Below the formats strip the dashboard also surfaces a Latest from the library section pulled from the same source as the sidebar. Each row clicks through to the Transcript Editor and exposes the 3-dot actions menu (export, pin, rename, delete).

Common questions

Upload File is for audio you already have on disk. Live Transcription is for transcribing while you speak (your browser does the work). Record Audio opens the same modal as Live Transcription, the difference is intent: Live Transcription is meant for note-taking, Record Audio is meant for capturing a session you’ll review later.
Upload File uses the Faheem engine and is generally more accurate, especially for Arabic and dialects. Live Transcription uses your browser’s built-in speech recognition which varies by browser. For the most accurate transcript, record audio first then upload it.
5 hours per file, with a 500 MB file size limit. If your audio is longer, split it into parts before uploading.

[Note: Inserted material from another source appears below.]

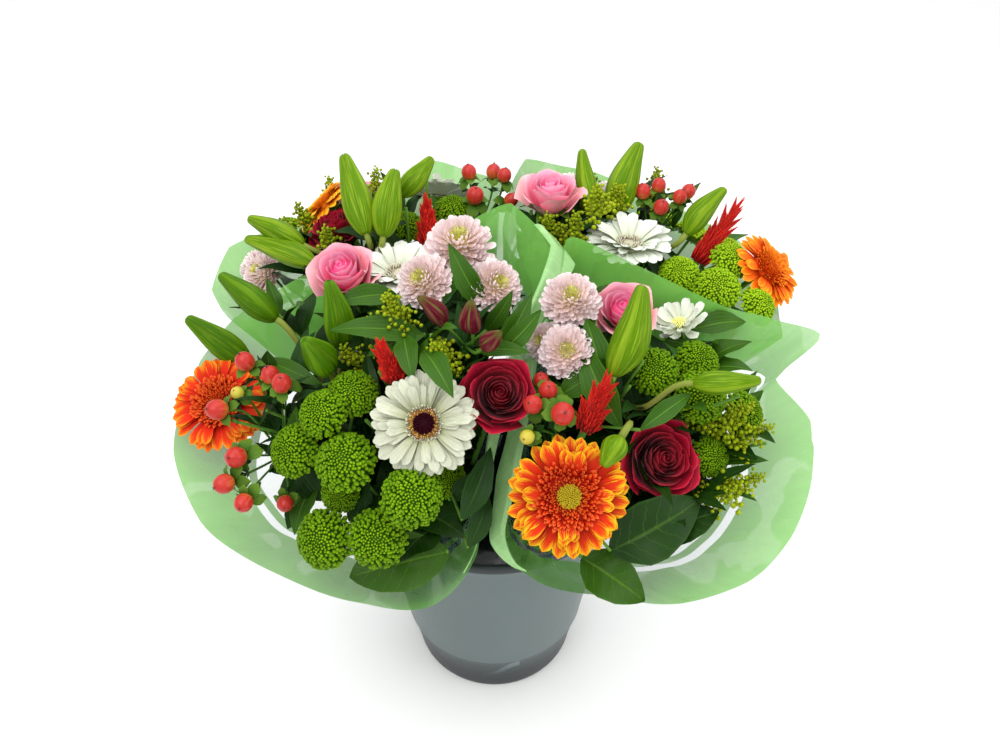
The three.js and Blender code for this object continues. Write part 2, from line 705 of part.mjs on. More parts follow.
// Spots inside a circle, pushed apart until none is nearer than the least gap
function spacedApart(spots, least, within) {
  for (let round = 0; round < 80; round++) {
    for (const a of spots)
      for (const b of spots) {
        const gap = a.distanceTo(b);
        if (a === b || gap >= least) continue;
        const push = b.clone().sub(a).setLength((least - gap) / 2);
        a.sub(push);
        b.add(push);
      }
    for (const a of spots) a.clampLength(0, within);
  }
  return spots;
}

// Each stem's way up from the bound bundle, out of the mouth and under its flower
function stemPaths(bouquet, flowers) {
  const middle = new THREE.Vector2(...bouquet.spread);
  const aims = flowers.map(({ foot: [x, y] }) => new THREE.Vector2(x, y).sub(middle).multiplyScalar(0.1));
  const spots = spacedApart(aims, 2.4 * stem.radius, bundle.radius - 1.4 * stem.radius);
  return flowers.map(({ foot, face }, n) => {
    const [x, y] = tieOf(bouquet);
    const { x: dx, y: dy } = spots[n];
    const under = vec(foot).addScaledVector(vec(face).normalize(), -stem.straight).toArray();
    return [
      [x + dx, y + dy, bundle.high - 6],
      [bouquet.mouth[0] + stem.fan * dx, bouquet.mouth[1] + stem.fan * dy, mouth.height],
      under,
      foot,
    ];
  });
}

// A leaf on its stalk from the nearest stem: folded along its rib, widest at its middle
function leafSections({ from, to, width, droop = 0.12, up = [0, 0, 1] }, root, grow) {
  const along = vec(to).sub(vec(from));
  const side = along.clone().cross(vec(up)).normalize();
  const lift = side.clone().cross(along).normalize();
  const section = (p, half, keel) => [
    p.clone().addScaledVector(side, half + grow),
    p.clone().addScaledVector(side, -half - grow).addScaledVector(lift, grow),
    p.clone().addScaledVector(lift, -keel - 2 * grow),
  ];
  const belly = vec(from).addScaledVector(along, 0.5).addScaledVector(lift, droop * along.length());
  return [
    section(root, 1, 1.6),
    section(vec(from), width * 0.14, 1.6),
    section(belly, width / 2, 1.8),
    [vec(to).addScaledVector(along, grow / along.length())],
  ];
}

// A goldenrod tip: side shoots of tiny florets that stand out all round a slim spire
function goldenrodTip([from, to], grow) {
  const along = vec(to).sub(vec(from));
  const profile = [[0, -0.05], [9, 0.3], [7.5, 0.5], [6, 0.7], [4, 0.86], [0, 1]].map(([r, t]) => [
    r === 0 ? 0 : r + grow,
    t * along.length(),
  ]);
  return turned(profile, 6, (i, k) => alternate(i, k, 0.3)).applyMatrix4(frameAt(from, along.toArray()));
}

// Points a little apart along a stem's upper two thirds, where leaves may spring from
function leafJoints(path) {
  const curve = new THREE.CatmullRomCurve3(path.map(vec), false, "centripetal");
  const knots = curve.getSpacedPoints(stem.steps).slice(1);
  const shares = [0, 0.2, 0.4, 0.6, 0.8];
  return knots.slice(1).flatMap((knot, k) => shares.map((t) => knots[k].clone().lerp(knot, t)));
}

// Stems, leaves and goldenrod of one bouquet, bound into one body at the tie
function greenery(bouquet, flowers) {
  const tips = bouquet.goldenrod.map(([from, to]) => ({
    foot: from,
    face: vec(to).sub(vec(from)).toArray(),
    sides: 3,
  }));
  const stalks = [...flowers, ...tips];
  const paths = stemPaths(bouquet, stalks);
  const joints = paths.flatMap(leafJoints);
  const shapes = (grow) => {
    const parts = paths.map((path, n) => tube(path, stem.radius + grow, stem.steps, stalks[n].sides));
    for (const leaf of bouquet.leaves) {
      const base = vec(leaf.from);
      const root = joints.reduce((best, p) => (p.distanceTo(base) < best.distanceTo(base) ? p : best));
      parts.push(loftGeometry(leafSections(leaf, root, grow)));
    }
    parts.push(...bouquet.goldenrod.map((tip) => goldenrodTip(tip, grow)));
    return parts.map(solidOf);
  };
  const core = loftGeometry([
    ringAt(tieOf(bouquet), bundle.radius, bundle.low, 10),
    ringAt(tieOf(bouquet), bundle.radius, bundle.high - 2, 10),
  ]);
  return { solid: fuse([solidOf(core), ...shapes(0), ...cutStems(bouquet)]), clear: shapes(seat + 0.1) };
}

// Below the tie the stems spread a little and stand on the bucket's floor
function cutStems(bouquet) {
  const [x, y] = tieOf(bouquet);
  const outer = stem.cutCount - 1;
  return Array.from({ length: stem.cutCount }, (_, i) => {
    const a = turn(outer, i);
    const grip = i === outer ? 0 : bundle.radius * 0.65;
    const top = [x + grip * Math.cos(a), y + grip * Math.sin(a), bundle.low + 6];
    const reach = i === outer ? 0 : bundle.footSpread;
    const low = [bouquet.foot[0] + reach * Math.cos(a), bouquet.foot[1] + reach * Math.sin(a)];
    return solidOf(tube([[...low, bucket.floor + 4 * seat], top], stem.cutRadius, 1, 4));
  });
}

// Bucket with a nesting step low down and a rolled lip
function bucketGeometry() {
  const { height, baseRadius, topRadius, wall, floor, lip, step } = bucket;
  const slope = (z) => mix(baseRadius, topRadius, z / height);
  const profile = [
    [0, 0],
    [baseRadius - 4, 0],
    [slope(step) - 0.8, step],
    [slope(step + 4) + 0.8, step + 4],
    [slope(height - 10), height - 10],
    [topRadius + lip, height - 9],
    [topRadius + lip, height - 2],
    [topRadius - wall, height],
    [baseRadius - wall, floor],
    [0, floor],
  ];
  return turned(profile, 28);
}

// Water with one plain hole for each bundle of stems
function waterSolid() {
  const { height, baseRadius, topRadius, wall, floor } = bucket;
  const inside = (z) => mix(baseRadius, topRadius, (z - floor) / (height - floor)) - wall - 3 * seat;
  const low = floor + seat;
  const body = turned([[0, low], [inside(low), low], [inside(waterLevel), waterLevel], [0, waterLevel]], 28);
  const drill = [[0, -1], [stemHole, -1], [stemHole, waterLevel + 1], [0, waterLevel + 1]];
  const holes = Object.values(bouquets).map(({ foot }) => solidOf(turned(drill, 8).translate(...foot, 0)));
  return solidOf(body).subtract(fuse(holes));
}

const finishes = {
  bucket: { color: 0x6f7b7a, roughness: 0.45 },
  water: { color: 0xbfd3d0, roughness: 0.05 },
  wrap: { color: 0x9fd48a, roughness: 0.2 },
  tie: { color: 0xd8d2b8, roughness: 0.6 },
  greens: { color: 0x2f6a25, roughness: 0.5 },
  orange_gerbera: { color: 0xf0641a, roughness: 0.6 },
  white_gerbera: { color: 0xf1f1e6, roughness: 0.6 },
  red_rose: { color: 0x8c0f22, roughness: 0.55 },
  pink_rose: { color: 0xf08fb0, roughness: 0.55 },
  lilac_daisies: { color: 0xdcb9c6, roughness: 0.6 },
  white_daisy: { color: 0xf1f1e6, roughness: 0.6 },
  buttons: { color: 0x6fa51c, roughness: 0.65 },
  coral_berries: { color: 0xe0564a, roughness: 0.3 },
  alstroemeria_buds: { color: 0x9a3a48, roughness: 0.45 },
  lily_buds: { color: 0x86a83a, roughness: 0.45 },
  red_plume: { color: 0xd32a1c, roughness: 0.65 },
};

const group = new THREE.Group();

function addPiece(name, geometry) {
  const finish = finishes[Object.keys(finishes).find((key) => name.endsWith(key))];
  geometry.computeVertexNormals();
  const piece = new THREE.Mesh(geometry, new THREE.MeshStandardMaterial({ metalness: 0, ...finish }));
  piece.name = name;
  group.add(piece);
}

function addSolid(name, solid) {
  const mesh = solid.getMesh();
  const geometry = new THREE.BufferGeometry();
  geometry.setAttribute("position", new THREE.BufferAttribute(mesh.vertProperties, 3));
  geometry.setIndex(new THREE.BufferAttribute(mesh.triVerts, 1));
  addPiece(name, geometry);
}

addPiece("bucket", bucketGeometry());
addSolid("water", waterSolid());

// Heads keep clear of the film and of the heads made before them, greenery of all of these
const taken = [];
for (const [name, bouquet] of Object.entries(bouquets)) {
  addSolid(`${name}_wrap`, wrap(bouquet));
  addSolid(`${name}_tie`, tieBand(bouquet));
  taken.push(wrap(bouquet, film + 2 * seat + 0.2));
}

const stemmed = {};
for (const [name, bouquet] of Object.entries(bouquets)) {
  stemmed[name] = Object.entries(bouquet.flowers).map(([flower, spec]) => {
    const made = makers[spec.kind](spec);
    addSolid(`${name}_${flower}`, cutClear(made.solid, taken));
    taken.push(...made.clear);
    return made;
  });
}

for (const [name, bouquet] of Object.entries(bouquets)) {
  const made = greenery(bouquet, stemmed[name]);
  addSolid(`${name}_greens`, cutClear(made.solid, taken));
  taken.push(...made.clear);
}

export default group;
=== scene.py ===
# A florist's bucket of four film-wrapped bouquets of mixed cut flowers.
# Metres, +Z up, -Y the front, the origin at the middle of the bucket's underside.
import math

import bpy
import numpy as np
from mathutils import Matrix, Vector


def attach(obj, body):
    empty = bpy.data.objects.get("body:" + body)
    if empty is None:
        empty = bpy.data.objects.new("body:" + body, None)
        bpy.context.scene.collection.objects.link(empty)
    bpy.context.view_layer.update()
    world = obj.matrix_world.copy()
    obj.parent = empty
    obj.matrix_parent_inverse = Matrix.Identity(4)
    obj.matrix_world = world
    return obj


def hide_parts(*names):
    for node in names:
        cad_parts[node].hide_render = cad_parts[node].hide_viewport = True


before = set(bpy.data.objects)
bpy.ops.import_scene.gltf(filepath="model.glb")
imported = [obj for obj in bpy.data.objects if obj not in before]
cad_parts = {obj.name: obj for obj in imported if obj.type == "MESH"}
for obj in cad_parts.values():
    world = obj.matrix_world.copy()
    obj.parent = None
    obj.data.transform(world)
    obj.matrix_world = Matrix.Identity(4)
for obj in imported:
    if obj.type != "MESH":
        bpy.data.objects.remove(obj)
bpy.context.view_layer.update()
scene = bpy.context.scene
goldenTurn = math.radians(137.508)  # from one petal to the next in a natural spiral
anySpin = (0, 6.28)  # the range of a random turn
cycle = 6.283  # a full turn
markNames = ("along", "across", "layer", "tint")  # numbers kept at each vertex for the materials
paints = {}


# Shapes

class Shape:  # vertices and faces as arrays, with marks at each vertex and a paint on each face
    def __init__(self, verts, corners, sizes, marks=None, paint=0):
        self.verts = np.asarray(verts, float).reshape(-1, 3)
        self.corners = np.asarray(corners, int).ravel()
        self.sizes = np.asarray(sizes, int).ravel()
        given = marks or {}
        count = len(self.verts)
        self.marks = {n: np.array(np.broadcast_to(given.get(n, 0.0), count), float) for n in markNames}
        self.paint = np.array(np.broadcast_to(paint, len(self.sizes)), int)

    def moved(self, matrix):
        m = np.array(matrix)
        return Shape(self.verts @ m[:3, :3].T + m[:3, 3], self.corners, self.sizes, self.marks, self.paint)

    def scaled(self, size):
        return Shape(self.verts * size, self.corners, self.sizes, self.marks, self.paint)

    def marked(self, **marks):
        return Shape(self.verts, self.corners, self.sizes, {**self.marks, **marks}, self.paint)

    def painted(self, name):
        return Shape(self.verts, self.corners, self.sizes, self.marks, list(paints).index(name))

    def lifted(self, by):
        return self.moved(Matrix.Translation((0, 0, by)))

    def shifted(self, chance):  # the same shape with its tints drawn anew
        return self.marked(tint=(self.marks["tint"] + chance) % 1)


def joined(shapes):
    starts = np.cumsum([0] + [len(s.verts) for s in shapes[:-1]])
    return Shape(
        np.concatenate([s.verts for s in shapes]),
        np.concatenate([s.corners + start for s, start in zip(shapes, starts)]),
        np.concatenate([s.sizes for s in shapes]),
        {name: np.concatenate([s.marks[name] for s in shapes]) for name in markNames},
        np.concatenate([s.paint for s in shapes]),
    )


def shapeOfMesh(mesh):
    def read(items, key, count, kind):
        values = np.empty(count, kind)
        items.foreach_get(key, values)
        return values

    count = len(mesh.vertices)
    marks = {
        name: read(mesh.attributes[name].data, "value", count, np.float32)
        for name in markNames
        if name in mesh.attributes
    }
    order = list(paints)
    slots = np.array([order.index(m.name) for m in mesh.materials] or [0])
    return Shape(
        read(mesh.vertices, "co", count * 3, np.float32),
        read(mesh.loops, "vertex_index", len(mesh.loops), np.int32),
        read(mesh.polygons, "loop_total", len(mesh.polygons), np.int32),
        marks,
        slots[read(mesh.polygons, "material_index", len(mesh.polygons), np.int32)],
    )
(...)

Into your File Library and into the Your Files sidebar list (which only shows on Speech to Text pages). Each file is private to your Wittify account.
The engine was trained Arabic-first, with strong support for the major Arabic dialects (Egyptian, Saudi, Levantine, Maghrebi, Gulf, and others). It also handles code-switching between Arabic and English natively, which most generic engines don’t do well.
Yes, Faheem handles code-switched audio without you having to do anything special. Pick Auto Detect in the language dropdown, or pick the dominant language. The engine still picks up the second language wherever it appears.